> EXERCISE OBJECTIVE
Print the full listing exactly.
-=-=-=-=-
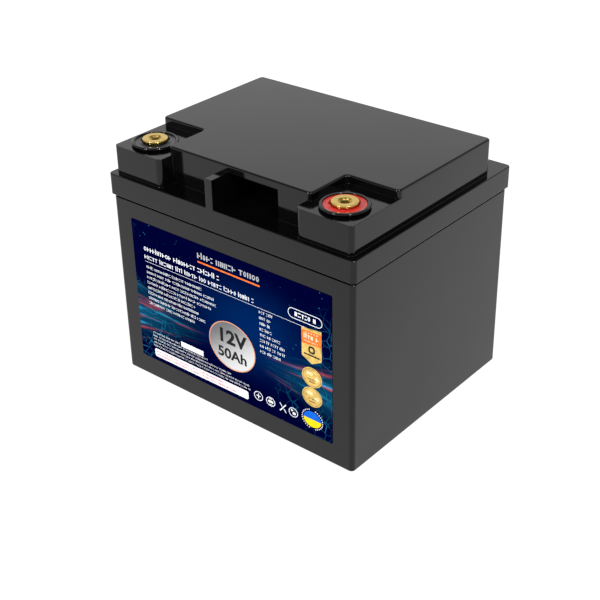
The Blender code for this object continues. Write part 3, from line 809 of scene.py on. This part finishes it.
def label_ground(name, own):
    """Navy print with a soft blue glow, streaks of light, linked points and stars."""
    look = Finish(name)
    millimetres = look.sized(PER_M)
    x, z = look.across_and_up()
    sheet = look.joined(x, z)

    across = look.sums("SUBTRACT", x, DISC[0])
    up = look.sums("SUBTRACT", z, DISC[1] - 1.0)
    far = look.sums("ABSOLUTE", across)
    ends = look.spread(far, 16.0, 82.0, 0.0, 1.0, smooth=True)

    glow_far = look.sums("SQRT", look.sums(
        "ADD", look.sums("POWER", look.sums("DIVIDE", look.sums("SUBTRACT", x, 18.0), 62.0), 2.0),
        look.sums("POWER", look.sums("DIVIDE", look.sums("SUBTRACT", z, 72.0), 40.0), 2.0)))
    ground = look.blend(look.spread(glow_far, 0.0, 1.15, 1.0, 0.0, smooth=True),
                        tuple(own.navy), tuple(own.glow))

    slope = look.sums("DIVIDE", up, look.sums("ADD", far, 12.0))
    side_shift = look.sums("MULTIPLY", look.sums("SIGN", across), 3.7)
    ray = look.joined(look.sums("MULTIPLY", slope, 16.0),
                      look.sums("ADD", side_shift, look.sums("MULTIPLY", far, 0.012)))
    cool = look.noise(ray, scale=1.25, detail=5.0, roughness=0.66)
    warm_at = look.sized(1.0, at=(5.3, 2.1, 0.0), source=ray)
    warm = look.noise(warm_at, scale=1.0, detail=4.0, roughness=0.64)
    fan = look.spread(look.sums("ABSOLUTE", look.sums("ADD", slope, 0.02)), 0.02, 0.27,
                      1.0, 0.0, smooth=True)
    reach = look.sums("MULTIPLY", fan, ends)
    cool_light = look.sums("MULTIPLY", look.spread(cool, 0.50, 0.72, 0.0, 1.0, smooth=True),
                           reach)
    warm_light = look.sums("MULTIPLY", look.spread(warm, 0.54, 0.72, 0.0, 1.0, smooth=True),
                           reach)
    wash = look.sums("MULTIPLY", reach, 0.34)
    ground = look.blend(wash, ground, shade(own.cyan, 0.33))
    ground = look.blend(look.sums("MULTIPLY", warm_light, 0.9), ground, tuple(own.ember))
    ground = look.blend(look.sums("MULTIPLY", cool_light, 0.9), ground, tuple(own.cyan))

    web = look.cells(sheet, scale=0.16, feature="DISTANCE_TO_EDGE")
    web_line = look.spread(web, 0.0, 0.022, 1.0, 0.0)
    patchy = look.spread(look.noise(sheet, scale=0.045, detail=1.0), 0.48, 0.62, 0.0, 1.0)
    near_streaks = look.spread(look.sums("ABSOLUTE", slope), 0.2, 0.75, 1.0, 0.0, smooth=True)
    web_line = look.sums("MULTIPLY", look.sums("MULTIPLY", web_line, patchy),
                         look.sums("MULTIPLY", near_streaks, ends))
    ground = look.blend(look.sums("MULTIPLY", web_line, 0.55), ground, shade(own.cyan, 1.1))
    stars = look.cells(sheet, scale=0.34)
    star = look.sums("MULTIPLY", look.spread(stars, 0.05, 0.14, 1.0, 0.0),
                     look.spread(look.noise(sheet, scale=0.13, detail=0.0), 0.56, 0.6))
    star = look.sums("MULTIPLY", star, ends)
    ground = look.blend(look.sums("MULTIPLY", star, 0.7), ground, (0.06, 0.42, 0.55))

    grain = look.noise(millimetres, scale=6.0, detail=2.0)
    gloss = look.spread(look.noise(millimetres, scale=0.06, detail=3.0), 0.3, 0.7, 0.24, 0.36)
    bump = look.rough_surface(grain, 0.000006, 0.3)
    look.shader.inputs["Specular IOR Level"].default_value = 0.0
    return look.done(ground, gloss, bump)


def ink(name, colour, metallic=0.0, roughness=0.34, variation=0.12):
    """Printed ink: slight change of density and the fine dots of the press."""
    look = Finish(name)
    millimetres = look.sized(PER_M)
    cloud = look.noise(millimetres, scale=0.4, detail=3.0)
    dots = look.cells(millimetres, scale=3.2, randomness=0.15)
    tint = look.mottled(cloud, 0.3, 0.7, colour, 1.0 - variation, 1.0 + variation)
    tint = look.blend(look.spread(dots, 0.42, 0.6, 0.0, 0.12), tint, shade(colour, 0.6))
    gloss = look.spread(cloud, 0.3, 0.7, roughness - 0.06, roughness + 0.06)
    bump = look.rough_surface(dots, 0.000004, 0.3)
    look.shader.inputs["Specular IOR Level"].default_value = 0.08
    return look.done(tint, gloss, bump, Metallic=metallic)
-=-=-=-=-
> TASK SOLUTION
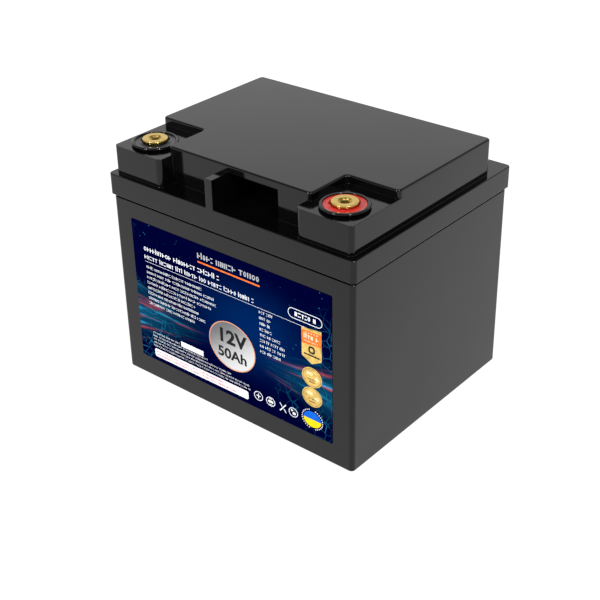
The Blender code for this object continues. Write part 3, from line 809 of scene.py on. This part finishes it.
def label_ground(name, own):
    """Navy print with a soft blue glow, streaks of light, linked points and stars."""
    look = Finish(name)
    millimetres = look.sized(PER_M)
    x, z = look.across_and_up()
    sheet = look.joined(x, z)

    across = look.sums("SUBTRACT", x, DISC[0])
    up = look.sums("SUBTRACT", z, DISC[1] - 1.0)
    far = look.sums("ABSOLUTE", across)
    ends = look.spread(far, 16.0, 82.0, 0.0, 1.0, smooth=True)

    glow_far = look.sums("SQRT", look.sums(
        "ADD", look.sums("POWER", look.sums("DIVIDE", look.sums("SUBTRACT", x, 18.0), 62.0), 2.0),
        look.sums("POWER", look.sums("DIVIDE", look.sums("SUBTRACT", z, 72.0), 40.0), 2.0)))
    ground = look.blend(look.spread(glow_far, 0.0, 1.15, 1.0, 0.0, smooth=True),
                        tuple(own.navy), tuple(own.glow))

    slope = look.sums("DIVIDE", up, look.sums("ADD", far, 12.0))
    side_shift = look.sums("MULTIPLY", look.sums("SIGN", across), 3.7)
    ray = look.joined(look.sums("MULTIPLY", slope, 16.0),
                      look.sums("ADD", side_shift, look.sums("MULTIPLY", far, 0.012)))
    cool = look.noise(ray, scale=1.25, detail=5.0, roughness=0.66)
    warm_at = look.sized(1.0, at=(5.3, 2.1, 0.0), source=ray)
    warm = look.noise(warm_at, scale=1.0, detail=4.0, roughness=0.64)
    fan = look.spread(look.sums("ABSOLUTE", look.sums("ADD", slope, 0.02)), 0.02, 0.27,
                      1.0, 0.0, smooth=True)
    reach = look.sums("MULTIPLY", fan, ends)
    cool_light = look.sums("MULTIPLY", look.spread(cool, 0.50, 0.72, 0.0, 1.0, smooth=True),
                           reach)
    warm_light = look.sums("MULTIPLY", look.spread(warm, 0.54, 0.72, 0.0, 1.0, smooth=True),
                           reach)
    wash = look.sums("MULTIPLY", reach, 0.34)
    ground = look.blend(wash, ground, shade(own.cyan, 0.33))
    ground = look.blend(look.sums("MULTIPLY", warm_light, 0.9), ground, tuple(own.ember))
    ground = look.blend(look.sums("MULTIPLY", cool_light, 0.9), ground, tuple(own.cyan))

    web = look.cells(sheet, scale=0.16, feature="DISTANCE_TO_EDGE")
    web_line = look.spread(web, 0.0, 0.022, 1.0, 0.0)
    patchy = look.spread(look.noise(sheet, scale=0.045, detail=1.0), 0.48, 0.62, 0.0, 1.0)
    near_streaks = look.spread(look.sums("ABSOLUTE", slope), 0.2, 0.75, 1.0, 0.0, smooth=True)
    web_line = look.sums("MULTIPLY", look.sums("MULTIPLY", web_line, patchy),
                         look.sums("MULTIPLY", near_streaks, ends))
    ground = look.blend(look.sums("MULTIPLY", web_line, 0.55), ground, shade(own.cyan, 1.1))
    stars = look.cells(sheet, scale=0.34)
    star = look.sums("MULTIPLY", look.spread(stars, 0.05, 0.14, 1.0, 0.0),
                     look.spread(look.noise(sheet, scale=0.13, detail=0.0), 0.56, 0.6))
    star = look.sums("MULTIPLY", star, ends)
    ground = look.blend(look.sums("MULTIPLY", star, 0.7), ground, (0.06, 0.42, 0.55))

    grain = look.noise(millimetres, scale=6.0, detail=2.0)
    gloss = look.spread(look.noise(millimetres, scale=0.06, detail=3.0), 0.3, 0.7, 0.24, 0.36)
    bump = look.rough_surface(grain, 0.000006, 0.3)
    look.shader.inputs["Specular IOR Level"].default_value = 0.0
    return look.done(ground, gloss, bump)


def ink(name, colour, metallic=0.0, roughness=0.34, variation=0.12):
    """Printed ink: slight change of density and the fine dots of the press."""
    look = Finish(name)
    millimetres = look.sized(PER_M)
    cloud = look.noise(millimetres, scale=0.4, detail=3.0)
    dots = look.cells(millimetres, scale=3.2, randomness=0.15)
    tint = look.mottled(cloud, 0.3, 0.7, colour, 1.0 - variation, 1.0 + variation)
    tint = look.blend(look.spread(dots, 0.42, 0.6, 0.0, 0.12), tint, shade(colour, 0.6))
    gloss = look.spread(cloud, 0.3, 0.7, roughness - 0.06, roughness + 0.06)
    bump = look.rough_surface(dots, 0.000004, 0.3)
    look.shader.inputs["Specular IOR Level"].default_value = 0.08
    return look.done(tint, gloss, bump, Metallic=metallic)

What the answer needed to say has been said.